Examining the "Bytes" and "Rows" values in the execution plans for my test queries (see first post for details of these queries), I can see that the increase in the Hash Join cost is about 0.0485 per KB of increase in either data set (Build or Probe) for the same number of rows. Previously I determined that there was a 12 byte overhead within the hash table per data row expected.

This produces a revised Hash Join cost formula using only values from the execution plan of:
  • ( (Build KBytes + (12 * Build Rows / 1000) ) + (Probe KBytes + (12 * Probe Rows / 1000) ) ) * 0.0485
Note that the "Bytes" values used need to be in "K" units, whereas the "Rows" is not and so is divided by 1000. Checking this formula against the actual Hash Join costs of the test queries I ran I can see that it has an error of about 1% i.e. it is not as accurate as the previous formula, but is still accurate enough I believe.

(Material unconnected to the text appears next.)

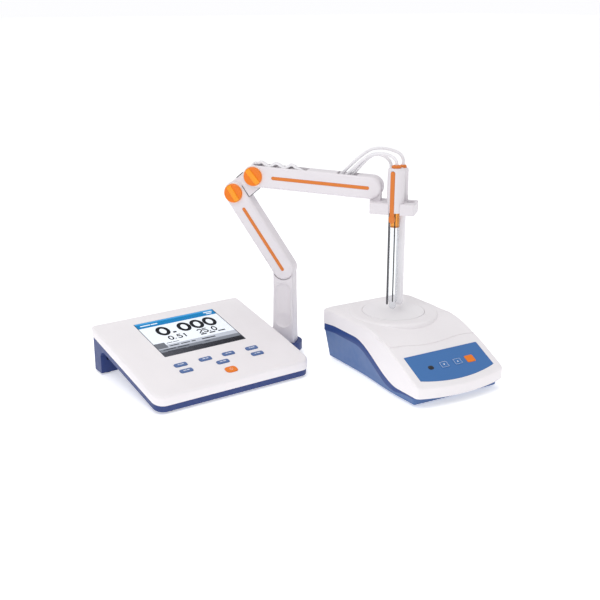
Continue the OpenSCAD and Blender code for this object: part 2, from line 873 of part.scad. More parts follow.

Lets check how close this from one of the test queries. Here is the execution plan produced:
| Id  | Operation     | Name   | Rows  | Bytes |TempSpc| Cost (%CPU)| Time     |
|   0 | SELECT STATEMENT    |      |      |      |      | 1266 (100)|          |
|   1 |  SORT AGGREGATE     |      |    1 |   30 |      |           |          |
|*  2 |   HASH JOIN     |      | 50000 | 1464K| 1712K| 1266   (1)| 00:00:01 |
|   3 |    TABLE ACCESS FULL| HJ50K  | 50000 | 1123K|      |  365   (1)| 00:00:01 |
|   4 |    TABLE ACCESS FULL| HJ100K |  100K|  683K|      |  728   (1)| 00:00:01 |
We can see:
  • The Build and Probe data access cost is 365 + 728 = 1093
  • The cost of the Hash Join operation itself is 1266 - 1093 = 173
  • The calculated approximate cost is (1123 + (12 * 50) + 683 + (12 * 100)) * 0.0485
    • = (1123 + 600 + 683 + 1200) * 0.0485
    • = 3606 * 0.0485 
    • = 174.891
  • The difference is +1.891, which is 1.1% of the actual cost
This formula can therefore be a useful check against the cost reported when a Hash Join operation overflows to disk, and for determining which is the biggest cost factor i.e. the Build or the Probe data sets.